Many have already explored the trajectory of Agile adoption, the changes in sentiment toward Agile, and the recent challenges.
This is a new look at how the population of Agile practitioners changed over time.
Manifesto co-author Jim Highsmith described the trajectory of Agile adoption from the 2001–2004 Rogue teams, 2005–2010 Courageous Executive, and 2011–2021 Digital Transformation.
Real Options and Feature Injection creator, and BDD contributor Chris Matts, described the changes of sentiment toward Agile through the bell curve of the Diffusion of Innovation, from the age of innovators to the crossing of the chasm, up to the laggards.
Book author Daniel Mezick put the spotlight on the exploitative Agile Industrial Complex and the toxic effects of its Agile Imposition.
Here I would like to look at how Agile practitioners’ population changed from the 90s up to when Agile crossed the chasm around 2010, inspired by a conversation with Paul Eastabrook.
Agile pioneers were computer programming geeks from the personal computing revolution.
Computer programming was their passion. Their mastery in computer programming turned later into a profession, fulfilling their need for self-esteem and self-actualisation.
They were leading the way in the nascent Software industry shaping and inventing a new profession. Just like they will do during the mobile and the web and the Internet revolutions, the cloud revolution, and now the AI revolution.
In the late 90s, they faced a software industry in pain because software development was growing from an individual discipline into a complex team discipline, organisations of the time were not ready for it, therefore too many software development projects were failing.

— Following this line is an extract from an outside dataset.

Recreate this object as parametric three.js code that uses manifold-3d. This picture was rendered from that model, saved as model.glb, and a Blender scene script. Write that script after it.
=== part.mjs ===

At that time Agile pioneers thanks to their curiosity were natural innovators, and critical thinkers, with a continuous improvement mindset so they were best placed to search for new and better ways of doing things and keep improving.
Supported by their background they were constantly questioning the foundations of what they were doing in order to stand on solid ground to enable the next leap.
Because of their insatiable curiosity, these geeks always put progress over job security, they were rebels and natural change agents.
Their involvement in the 2000s in the new open-source movement made them experienced also in collaboration and co-creation.
Later the software industry knew an exponential growth, as did the popularity of Agile after it crossed the chasm around 2010. This lead to a massive talent shortage.
Market demand and good salaries attracted a new diverse group of people willing to learn the ropes.
Unlike the pioneering geeks and rebels, many of these aspiring Agile practitioners were less inclined to question what they were taught and told to do and to have their beliefs challenged. Many had the legitimate desire and need for job security, which is something which change agents cannot enjoy, but they were not told about this.
Pioneering software developers and Agile pioneers used to do all the work from talking to customers to doing the analysis, design, development, testing and often support while taking care of the whole tech stack.
To facilitate the onboarding of new workers the role was unpacked into siloed roles each one taking care only of one aspect.
Basic training and certifications were put in place to make up for the lack of depth and breadth of experience in software development.
Overcomplicated prescriptive scaled frameworks were used to guide novice Agile practitioners with less hands-on experience.
What the new Agile practitioners have in common with the Agile pioneers tho’ is the desire to put people at the centre, teamwork, and the need for psychological safety.
Do these characterisations of the early and late practitioners match your experience?
What consequences do you draw from these characterisations?